The Koch network says it wants to remake public education. That means destroying it, says author of new book on billionaire brothers. - The Washington Post

The Koch network says it wants to remake public education. That means destroying it, says author of new book on billionaire brothers. - The Washington Post

The Koch network says it wants to remake public education. That means destroying it, says the author of a new book on the billionaire brothers


Early this year, the Koch network committed to starting an effort to transform public education. What would that look like?
The author of a new book on the billionaire Charles Koch and his late brother, David, says it would amount to the destruction of public education as we know it.
The Koch network is the influential assemblage of groups funded by billionaire industrialist Charles Koch and more than 600 wealthy individuals who share his pro-business, anti-regulation view of economics and positions on social policy, such as climate change denial.

The focus on K-12 education follows long involvement by the Koch brothers in higher education. As leaders of a conservative movement that believes U.S. higher education is controlled by liberals who indoctrinate young people, they spent as much as an estimated $100 million on programs at hundreds of colleges and universities that support their views.

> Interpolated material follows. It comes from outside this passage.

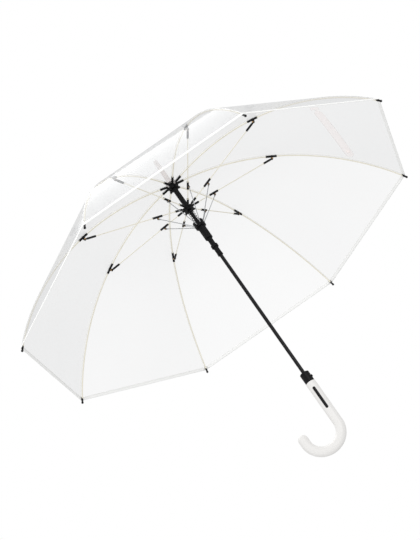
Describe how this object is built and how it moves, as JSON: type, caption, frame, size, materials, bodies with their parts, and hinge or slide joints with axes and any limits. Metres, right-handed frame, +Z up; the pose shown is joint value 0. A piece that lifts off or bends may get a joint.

Now the network says it is going to try to transform K-12 education, though the details are unclear. The Kochs and their allies have long supported the school choice movement — which seeks alternatives to traditional public school districts — as well as the use of public funds for private and religious school education, as does Secretary of Education Betsy DeVos.
In June, two Koch-related education initiatives were announced. One is a group called “Yes Every Kid,” which, its creators say, will bring together partisans in the education labor and funding debates to try to find solutions. The other is a project called 4.0 that commits the Charles Koch Foundation and the Walton Family Foundation to pledge $5 million each — along with $5 million from other donors — to support, according to a statement, “600 education entrepreneurs in incubating, testing and launching innovative approaches to education.” (The Walton foundation has long supported charter schools and other parts of the school choice movement.)